◆ DATA EXCERPT
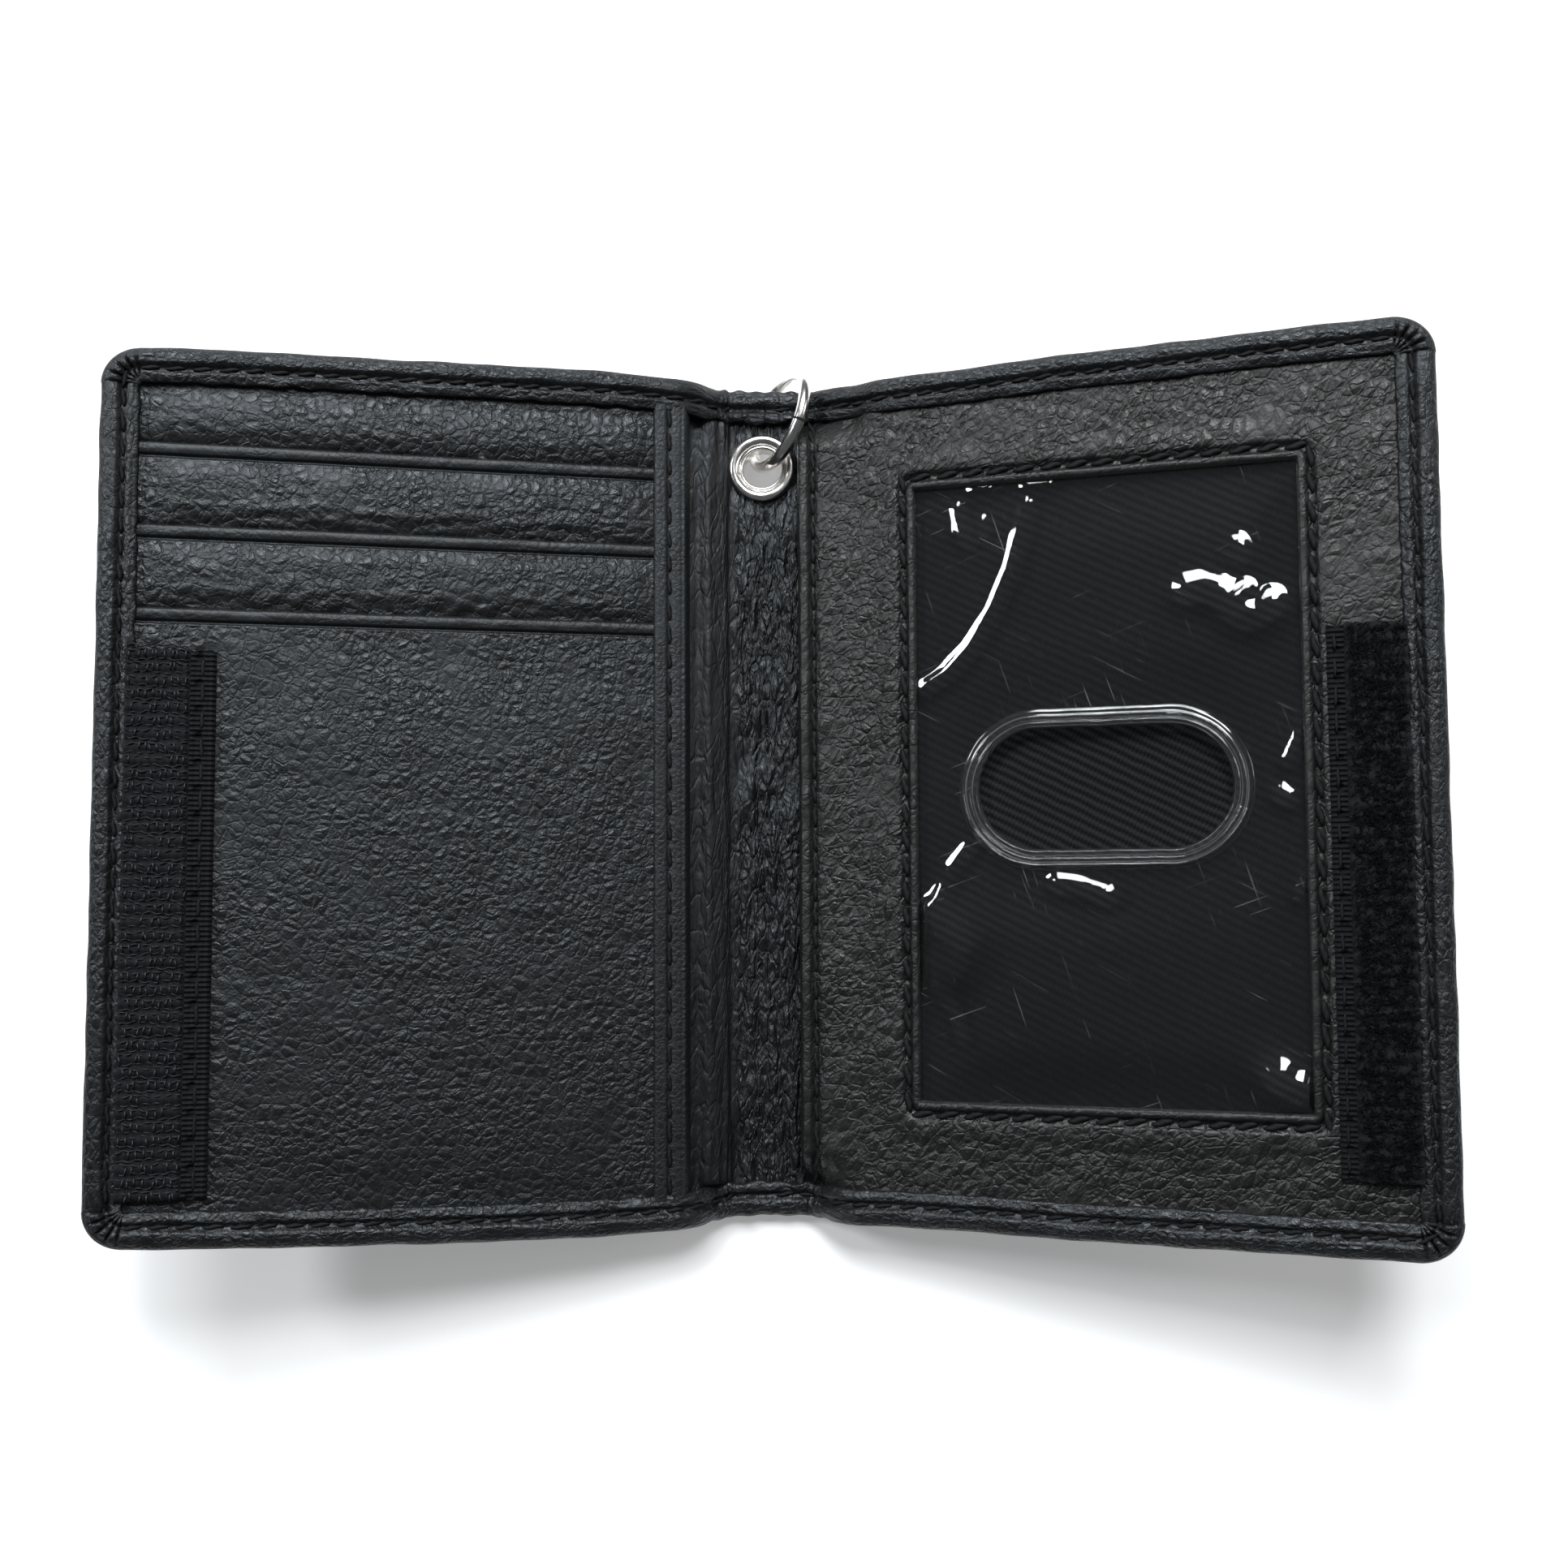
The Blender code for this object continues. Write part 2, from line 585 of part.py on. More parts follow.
def set_down(frame):
    """Tilts the wallet until its lower spine end and its ring both touch z = 0, then centres it."""
    bpy.context.view_layer.update()
    axle = bpy.data.objects["ring_swing_axis"].matrix_world.to_3x3()
    normal = (axle @ Vector((1, 0, 0))).normalized()
    heel = Vector((0, -SPINE_HEIGHT / 2 + 1.0 * mm, -AXIS_HEIGHT - SPINE_SAG))
    tilt = 0.0
    for _ in range(30):
        up = Vector((0, math.sin(tilt), math.cos(tilt)))
        reach = RING_RADIUS * math.sqrt(1 - up.dot(normal) ** 2) + RING_WIRE
        drop = up.dot(heel) - (up.dot(Vector(RING_CENTRE)) - reach)
        tilt += drop / (RING_CENTRE[1] - heel.y)
    frame.rotation_euler = (tilt, 0, 0)
    bpy.context.view_layer.update()
    graph = bpy.context.evaluated_depsgraph_get()
    corners = []
    for thing in parts.objects:
        if thing.type == "MESH":
            held = thing.evaluated_get(graph)
            corners += [held.matrix_world @ vert.co for vert in held.data.vertices]
    low = [min(corner[i] for corner in corners) for i in range(3)]
    high = [max(corner[i] for corner in corners) for i in range(3)]
    frame.location = (-(low[0] + high[0]) / 2, -(low[1] + high[1]) / 2, -low[2])


clear_scene()
parts = new_collection("badge_wallet")
cutters = new_collection("cutters")

cover_leather = make_material("cover_leather", (0.020, 0.021, 0.023), 0.50)
inside_leather = make_material("inside_leather", (0.026, 0.027, 0.029), 0.48)
lining_cloth = make_material("lining_cloth", (0.012, 0.012, 0.014), 0.90)
board_grey = make_material("board_grey", (0.16, 0.15, 0.14), 0.85)
clear_vinyl = make_material("clear_vinyl", (0.85, 0.87, 0.87), 0.08, alpha=0.25)
hook_black = make_material("hook_black", (0.008, 0.009, 0.013), 0.70)
loop_black = make_material("loop_black", (0.006, 0.007, 0.011), 0.95)
thread_black = make_material("thread_black", (0.010, 0.011, 0.018), 0.75)
nickel = make_material("nickel", (0.72, 0.71, 0.69), 0.16, metallic=1.0)

wallet = empty("wallet_frame", (0, 0, 0))
left_fold = empty("left_fold_axis", (-FOLD_SPACING / 2, 0, 0), wallet)
left_fold.rotation_euler = (0, REST_FOLD, 0)
right_fold = empty("right_fold_axis", (FOLD_SPACING / 2, 0, 0), wallet)
right_fold.rotation_euler = (0, -REST_FOLD, 0)
ring_swing = empty("ring_swing_axis", RING_CENTRE, wallet)
ring_swing.rotation_euler = (0, RING_LEAN, -RING_HEADING)

spine(wallet)
eyelet(wallet)
left_panel(left_fold)
right_panel(right_fold)
jump_ring(ring_swing)
set_down(wallet)
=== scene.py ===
"""Looks of the open badge wallet: leathers, seams, tapes, clear window and nickel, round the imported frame.

Lengths below are in millimetres. u runs across the leather from the middle of the spine, s out from a fold,
y along the spine, and h up from the back of the cover; place() bends that flat sheet into the open wallet.
"""

import math

import json

import bmesh
import bpy
import numpy as np
from mathutils import Matrix, Vector

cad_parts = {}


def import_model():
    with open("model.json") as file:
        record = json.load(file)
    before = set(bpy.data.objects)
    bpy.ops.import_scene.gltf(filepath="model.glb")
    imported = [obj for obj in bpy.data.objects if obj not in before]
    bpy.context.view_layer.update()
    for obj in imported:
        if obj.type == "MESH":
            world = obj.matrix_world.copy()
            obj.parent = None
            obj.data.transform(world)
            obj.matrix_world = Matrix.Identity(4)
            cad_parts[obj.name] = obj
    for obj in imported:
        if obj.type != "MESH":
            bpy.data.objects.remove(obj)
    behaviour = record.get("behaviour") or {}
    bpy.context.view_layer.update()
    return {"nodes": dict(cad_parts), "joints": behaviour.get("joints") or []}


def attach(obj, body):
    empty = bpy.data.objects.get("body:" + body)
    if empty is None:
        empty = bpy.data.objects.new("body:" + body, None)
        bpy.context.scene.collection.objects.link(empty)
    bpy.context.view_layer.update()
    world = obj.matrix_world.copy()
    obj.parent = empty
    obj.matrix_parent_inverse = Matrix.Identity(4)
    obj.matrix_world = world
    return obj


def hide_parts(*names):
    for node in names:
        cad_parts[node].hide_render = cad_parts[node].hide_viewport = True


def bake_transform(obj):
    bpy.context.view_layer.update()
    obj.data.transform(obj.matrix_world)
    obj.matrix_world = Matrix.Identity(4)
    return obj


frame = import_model()
mm = 0.001

# The wallet's own axes, from the frame's joints
JOINTS = {joint["name"]: joint for joint in frame["joints"]}
LEFT_AXIS = np.array(JOINTS["left_fold"]["pos_m"])
RIGHT_AXIS = np.array(JOINTS["right_fold"]["pos_m"])
ORIGIN = (LEFT_AXIS + RIGHT_AXIS) / 2
ACROSS = np.array((1.0, 0.0, 0.0))
ALONG = np.array(JOINTS["left_fold"]["axis"])
UP = np.cross(ACROSS, ALONG)
FOLD = math.radians(15.2)
FOLD_X = (RIGHT_AXIS[0] - LEFT_AXIS[0]) / 2 / mm  # 9.5

# Sizes that repeat the frame's
PANEL = 76.2
HALF = 57.15
CORNER = 5.0
U_END = FOLD_X + PANEL
AXIS_HEIGHT = 0.5
SAG = 3.0
FLAT = 5.0  # half the flat bottom of the spine
JOIN = 12.0  # where the spine's curve has met the panel's plane
HEM = 4.7
SEAM = 2.8
POCKET = 4.0  # height of the pocket leather
HEM_TOP = 4.92
HEM_TOP_SPINE = 2.95
EYELET = (-0.5, 45.1)
MOUTHS = (43.9, 33.4, 22.9)
BLEND = (4.8, 12.6)  # where leather bends, across the wallet from its middle


def smooth(t):
    """A soft step from 0 to 1."""
    t = np.clip(t, 0, 1)
    return t * t * (3 - 2 * t)


def bump(t):
    """A soft hill, 1 at 0 and 0 beyond -1 and 1."""
    return np.where(np.abs(t) < 1, (1 - np.clip(t * t, 0, 1)) ** 2, 0)


def waves(x, y, size, seed, count=9):
    """Smooth random hills about 0, from -1 to 1, some size across."""
    draw = np.random.default_rng(seed)
    total = 0
    for _ in range(count):
        turn, phase = draw.uniform(0, 2 * math.pi, 2)
        rate = 2 * math.pi / (size * draw.uniform(0.7, 1.5))
        total = total + np.sin((x * math.cos(turn) + y * math.sin(turn)) * rate + phase)
    return total / math.sqrt(count)


def spaced(start, stop, step):
    """Even places from start to stop, about a step apart."""
    return np.linspace(start, stop, max(2, int(round(abs(stop - start) / step)) + 1))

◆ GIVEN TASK
Starting with the line that contains "spine(wallet)", repeat each line exactly, and stop once the line that contains "obj.parent = None" has been repeated.

◆ TASK RESULT
spine(wallet)
eyelet(wallet)
left_panel(left_fold)
right_panel(right_fold)
jump_ring(ring_swing)
set_down(wallet)
=== scene.py ===
"""Looks of the open badge wallet: leathers, seams, tapes, clear window and nickel, round the imported frame.

Lengths below are in millimetres. u runs across the leather from the middle of the spine, s out from a fold,
y along the spine, and h up from the back of the cover; place() bends that flat sheet into the open wallet.
"""

import math

import json

import bmesh
import bpy
import numpy as np
from mathutils import Matrix, Vector

cad_parts = {}


def import_model():
    with open("model.json") as file:
        record = json.load(file)
    before = set(bpy.data.objects)
    bpy.ops.import_scene.gltf(filepath="model.glb")
    imported = [obj for obj in bpy.data.objects if obj not in before]
    bpy.context.view_layer.update()
    for obj in imported:
        if obj.type == "MESH":
            world = obj.matrix_world.copy()
            obj.parent = None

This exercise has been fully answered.